YOUR INSTRUCTIONS: Each line from the one containing "0.042, 0.022), 0.4))" through the one containing "if empty is" must be echoed exactly, endpoints included, and every other line omitted.

TASK INPUTS:

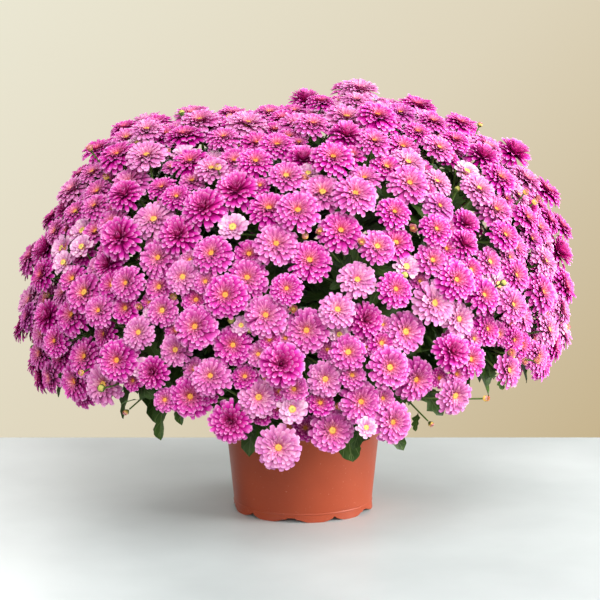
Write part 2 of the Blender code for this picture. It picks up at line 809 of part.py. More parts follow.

* * *

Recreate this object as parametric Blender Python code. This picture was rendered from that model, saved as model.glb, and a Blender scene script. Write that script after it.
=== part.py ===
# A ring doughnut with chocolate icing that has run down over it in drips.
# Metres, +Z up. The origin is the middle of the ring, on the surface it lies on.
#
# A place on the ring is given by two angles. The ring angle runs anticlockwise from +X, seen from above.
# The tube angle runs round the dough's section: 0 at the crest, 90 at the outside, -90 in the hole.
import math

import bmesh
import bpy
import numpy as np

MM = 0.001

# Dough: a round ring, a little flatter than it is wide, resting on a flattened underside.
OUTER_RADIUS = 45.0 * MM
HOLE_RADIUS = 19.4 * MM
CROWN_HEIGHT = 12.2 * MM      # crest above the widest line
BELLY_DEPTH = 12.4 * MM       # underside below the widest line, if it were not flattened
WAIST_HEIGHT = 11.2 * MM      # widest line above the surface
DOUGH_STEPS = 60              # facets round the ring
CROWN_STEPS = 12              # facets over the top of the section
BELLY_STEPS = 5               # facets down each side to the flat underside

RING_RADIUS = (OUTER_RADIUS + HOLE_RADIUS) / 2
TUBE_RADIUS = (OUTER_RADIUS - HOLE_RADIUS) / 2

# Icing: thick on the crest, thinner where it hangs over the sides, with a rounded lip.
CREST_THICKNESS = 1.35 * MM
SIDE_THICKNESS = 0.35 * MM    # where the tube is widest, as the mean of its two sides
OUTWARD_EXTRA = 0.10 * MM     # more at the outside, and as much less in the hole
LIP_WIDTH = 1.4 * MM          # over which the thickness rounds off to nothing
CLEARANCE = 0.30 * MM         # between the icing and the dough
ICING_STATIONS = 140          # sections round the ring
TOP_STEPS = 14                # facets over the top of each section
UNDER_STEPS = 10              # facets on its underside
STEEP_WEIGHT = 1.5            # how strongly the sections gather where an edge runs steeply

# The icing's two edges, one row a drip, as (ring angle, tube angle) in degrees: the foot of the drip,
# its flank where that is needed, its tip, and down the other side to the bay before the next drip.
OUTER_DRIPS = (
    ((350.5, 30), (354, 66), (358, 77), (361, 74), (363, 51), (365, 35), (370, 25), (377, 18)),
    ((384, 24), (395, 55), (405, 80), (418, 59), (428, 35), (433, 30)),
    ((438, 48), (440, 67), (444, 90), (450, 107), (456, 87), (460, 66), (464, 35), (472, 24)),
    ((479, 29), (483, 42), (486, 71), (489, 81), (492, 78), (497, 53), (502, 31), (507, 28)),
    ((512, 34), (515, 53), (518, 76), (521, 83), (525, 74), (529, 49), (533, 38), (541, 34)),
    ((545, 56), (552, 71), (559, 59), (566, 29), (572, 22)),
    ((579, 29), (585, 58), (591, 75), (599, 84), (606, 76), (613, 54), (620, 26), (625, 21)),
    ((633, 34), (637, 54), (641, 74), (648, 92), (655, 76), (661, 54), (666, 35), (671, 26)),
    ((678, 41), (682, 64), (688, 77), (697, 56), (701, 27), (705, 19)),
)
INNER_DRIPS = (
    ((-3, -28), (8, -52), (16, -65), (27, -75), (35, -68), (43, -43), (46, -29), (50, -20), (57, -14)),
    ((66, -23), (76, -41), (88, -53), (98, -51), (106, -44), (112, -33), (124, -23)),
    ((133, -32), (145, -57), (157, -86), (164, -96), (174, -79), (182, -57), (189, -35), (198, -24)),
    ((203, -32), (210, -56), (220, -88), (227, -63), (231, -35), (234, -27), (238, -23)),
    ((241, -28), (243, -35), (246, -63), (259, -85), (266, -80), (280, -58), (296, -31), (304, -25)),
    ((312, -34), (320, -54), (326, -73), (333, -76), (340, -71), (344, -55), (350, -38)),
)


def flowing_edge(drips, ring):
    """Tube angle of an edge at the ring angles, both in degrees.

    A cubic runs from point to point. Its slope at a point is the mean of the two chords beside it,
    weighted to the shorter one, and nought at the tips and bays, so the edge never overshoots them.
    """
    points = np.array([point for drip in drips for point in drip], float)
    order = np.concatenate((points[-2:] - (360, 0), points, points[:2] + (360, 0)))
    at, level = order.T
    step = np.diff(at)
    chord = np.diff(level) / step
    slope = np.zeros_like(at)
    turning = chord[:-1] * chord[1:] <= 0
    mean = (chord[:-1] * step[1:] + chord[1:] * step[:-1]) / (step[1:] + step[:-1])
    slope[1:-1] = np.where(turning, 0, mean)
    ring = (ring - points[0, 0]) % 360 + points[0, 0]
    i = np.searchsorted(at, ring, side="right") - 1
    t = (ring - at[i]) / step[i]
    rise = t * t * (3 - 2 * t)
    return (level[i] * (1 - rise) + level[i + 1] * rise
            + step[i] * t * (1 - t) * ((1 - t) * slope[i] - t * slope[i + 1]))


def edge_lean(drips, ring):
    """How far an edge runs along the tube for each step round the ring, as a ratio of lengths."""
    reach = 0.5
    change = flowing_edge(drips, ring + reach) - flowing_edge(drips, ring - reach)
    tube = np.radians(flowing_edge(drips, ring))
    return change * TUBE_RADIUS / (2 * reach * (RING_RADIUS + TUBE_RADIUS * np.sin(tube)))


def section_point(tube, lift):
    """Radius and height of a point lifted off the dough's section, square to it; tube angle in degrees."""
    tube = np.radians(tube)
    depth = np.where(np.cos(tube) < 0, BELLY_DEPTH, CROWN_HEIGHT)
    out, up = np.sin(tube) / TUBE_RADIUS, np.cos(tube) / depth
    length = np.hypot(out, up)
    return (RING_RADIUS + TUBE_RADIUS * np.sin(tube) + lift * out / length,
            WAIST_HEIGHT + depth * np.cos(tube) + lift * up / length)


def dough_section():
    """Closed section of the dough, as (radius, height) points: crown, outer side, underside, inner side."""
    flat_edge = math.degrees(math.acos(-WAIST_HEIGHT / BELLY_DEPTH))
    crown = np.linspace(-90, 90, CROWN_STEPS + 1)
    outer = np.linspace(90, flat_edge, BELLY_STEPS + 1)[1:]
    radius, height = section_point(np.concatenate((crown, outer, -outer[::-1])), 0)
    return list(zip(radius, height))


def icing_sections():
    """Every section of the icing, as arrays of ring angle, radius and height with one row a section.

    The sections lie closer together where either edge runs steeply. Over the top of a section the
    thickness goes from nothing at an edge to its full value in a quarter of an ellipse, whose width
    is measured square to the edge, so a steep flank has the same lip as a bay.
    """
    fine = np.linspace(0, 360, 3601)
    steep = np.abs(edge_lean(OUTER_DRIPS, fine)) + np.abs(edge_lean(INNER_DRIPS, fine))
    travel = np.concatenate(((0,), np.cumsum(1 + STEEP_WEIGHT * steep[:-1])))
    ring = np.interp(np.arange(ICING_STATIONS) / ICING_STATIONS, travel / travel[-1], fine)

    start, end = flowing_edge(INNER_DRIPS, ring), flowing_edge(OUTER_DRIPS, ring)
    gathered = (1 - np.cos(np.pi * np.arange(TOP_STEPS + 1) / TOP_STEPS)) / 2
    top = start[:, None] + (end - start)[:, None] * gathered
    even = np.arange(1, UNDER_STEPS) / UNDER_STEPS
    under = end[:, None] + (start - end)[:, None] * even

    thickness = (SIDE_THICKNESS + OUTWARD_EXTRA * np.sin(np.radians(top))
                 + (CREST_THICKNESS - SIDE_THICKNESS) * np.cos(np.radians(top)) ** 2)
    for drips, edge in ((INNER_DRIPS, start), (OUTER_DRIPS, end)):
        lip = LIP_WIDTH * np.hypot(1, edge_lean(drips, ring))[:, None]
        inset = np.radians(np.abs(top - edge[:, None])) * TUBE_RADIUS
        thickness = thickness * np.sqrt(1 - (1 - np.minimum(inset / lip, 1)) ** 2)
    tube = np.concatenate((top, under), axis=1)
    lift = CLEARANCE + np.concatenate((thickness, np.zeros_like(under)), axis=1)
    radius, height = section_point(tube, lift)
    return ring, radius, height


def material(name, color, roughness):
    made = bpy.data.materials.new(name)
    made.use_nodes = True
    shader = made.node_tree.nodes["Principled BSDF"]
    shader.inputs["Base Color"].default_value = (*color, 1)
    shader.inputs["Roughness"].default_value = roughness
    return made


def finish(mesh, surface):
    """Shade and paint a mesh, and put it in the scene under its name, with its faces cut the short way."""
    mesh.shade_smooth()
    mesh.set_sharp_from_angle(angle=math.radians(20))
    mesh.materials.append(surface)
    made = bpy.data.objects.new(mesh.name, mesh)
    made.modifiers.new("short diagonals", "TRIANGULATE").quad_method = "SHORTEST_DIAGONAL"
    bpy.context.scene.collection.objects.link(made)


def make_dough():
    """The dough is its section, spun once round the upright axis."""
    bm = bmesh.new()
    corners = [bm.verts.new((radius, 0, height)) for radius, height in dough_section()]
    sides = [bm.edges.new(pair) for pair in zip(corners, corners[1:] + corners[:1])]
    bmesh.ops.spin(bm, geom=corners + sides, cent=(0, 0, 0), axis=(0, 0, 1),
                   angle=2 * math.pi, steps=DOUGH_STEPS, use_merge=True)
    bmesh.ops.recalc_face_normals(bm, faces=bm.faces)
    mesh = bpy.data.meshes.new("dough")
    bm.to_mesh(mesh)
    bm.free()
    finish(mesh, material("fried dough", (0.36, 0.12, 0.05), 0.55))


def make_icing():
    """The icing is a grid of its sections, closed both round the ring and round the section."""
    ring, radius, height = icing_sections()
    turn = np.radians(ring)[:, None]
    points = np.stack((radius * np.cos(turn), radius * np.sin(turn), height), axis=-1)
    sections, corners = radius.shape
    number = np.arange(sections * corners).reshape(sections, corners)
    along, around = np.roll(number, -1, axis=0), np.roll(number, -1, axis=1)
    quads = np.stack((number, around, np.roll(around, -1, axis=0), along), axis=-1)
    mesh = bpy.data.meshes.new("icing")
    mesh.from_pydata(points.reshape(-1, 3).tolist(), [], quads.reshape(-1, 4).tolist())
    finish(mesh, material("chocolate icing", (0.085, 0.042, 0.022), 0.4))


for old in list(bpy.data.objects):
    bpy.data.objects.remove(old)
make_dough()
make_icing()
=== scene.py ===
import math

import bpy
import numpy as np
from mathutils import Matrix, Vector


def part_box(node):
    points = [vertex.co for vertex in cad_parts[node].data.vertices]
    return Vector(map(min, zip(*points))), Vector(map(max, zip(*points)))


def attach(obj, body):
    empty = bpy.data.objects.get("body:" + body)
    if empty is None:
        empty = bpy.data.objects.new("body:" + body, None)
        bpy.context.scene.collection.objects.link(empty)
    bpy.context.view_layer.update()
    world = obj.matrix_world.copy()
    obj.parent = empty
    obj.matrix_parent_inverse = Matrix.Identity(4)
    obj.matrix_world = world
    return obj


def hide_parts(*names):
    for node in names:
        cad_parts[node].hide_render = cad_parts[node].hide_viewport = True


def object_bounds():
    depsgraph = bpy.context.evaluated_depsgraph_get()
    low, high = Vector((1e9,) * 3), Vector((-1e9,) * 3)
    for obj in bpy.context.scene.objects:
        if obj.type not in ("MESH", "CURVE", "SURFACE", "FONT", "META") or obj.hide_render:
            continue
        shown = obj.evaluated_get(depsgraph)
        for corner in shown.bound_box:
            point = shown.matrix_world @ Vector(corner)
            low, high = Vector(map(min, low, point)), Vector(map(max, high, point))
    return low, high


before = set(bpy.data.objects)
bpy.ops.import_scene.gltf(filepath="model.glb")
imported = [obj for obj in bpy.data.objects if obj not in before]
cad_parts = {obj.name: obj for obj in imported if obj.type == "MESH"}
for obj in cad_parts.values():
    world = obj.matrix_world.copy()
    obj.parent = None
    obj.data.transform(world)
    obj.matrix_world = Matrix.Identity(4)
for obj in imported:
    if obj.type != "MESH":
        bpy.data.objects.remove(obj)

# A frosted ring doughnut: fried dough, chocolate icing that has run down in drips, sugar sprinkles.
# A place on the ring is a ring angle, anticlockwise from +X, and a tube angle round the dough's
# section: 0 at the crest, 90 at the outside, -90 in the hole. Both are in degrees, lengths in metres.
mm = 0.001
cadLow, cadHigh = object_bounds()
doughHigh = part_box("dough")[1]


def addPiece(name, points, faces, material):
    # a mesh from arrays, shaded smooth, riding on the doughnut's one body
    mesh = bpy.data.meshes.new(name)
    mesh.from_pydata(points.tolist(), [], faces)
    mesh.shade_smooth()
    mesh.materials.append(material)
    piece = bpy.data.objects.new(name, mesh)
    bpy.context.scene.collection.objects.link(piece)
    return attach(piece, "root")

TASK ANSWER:
    finish(mesh, material("chocolate icing", (0.085, 0.042, 0.022), 0.4))


for old in list(bpy.data.objects):
    bpy.data.objects.remove(old)
make_dough()
make_icing()
=== scene.py ===
import math

import bpy
import numpy as np
from mathutils import Matrix, Vector


def part_box(node):
    points = [vertex.co for vertex in cad_parts[node].data.vertices]
    return Vector(map(min, zip(*points))), Vector(map(max, zip(*points)))


def attach(obj, body):
    empty = bpy.data.objects.get("body:" + body)
    if empty is None:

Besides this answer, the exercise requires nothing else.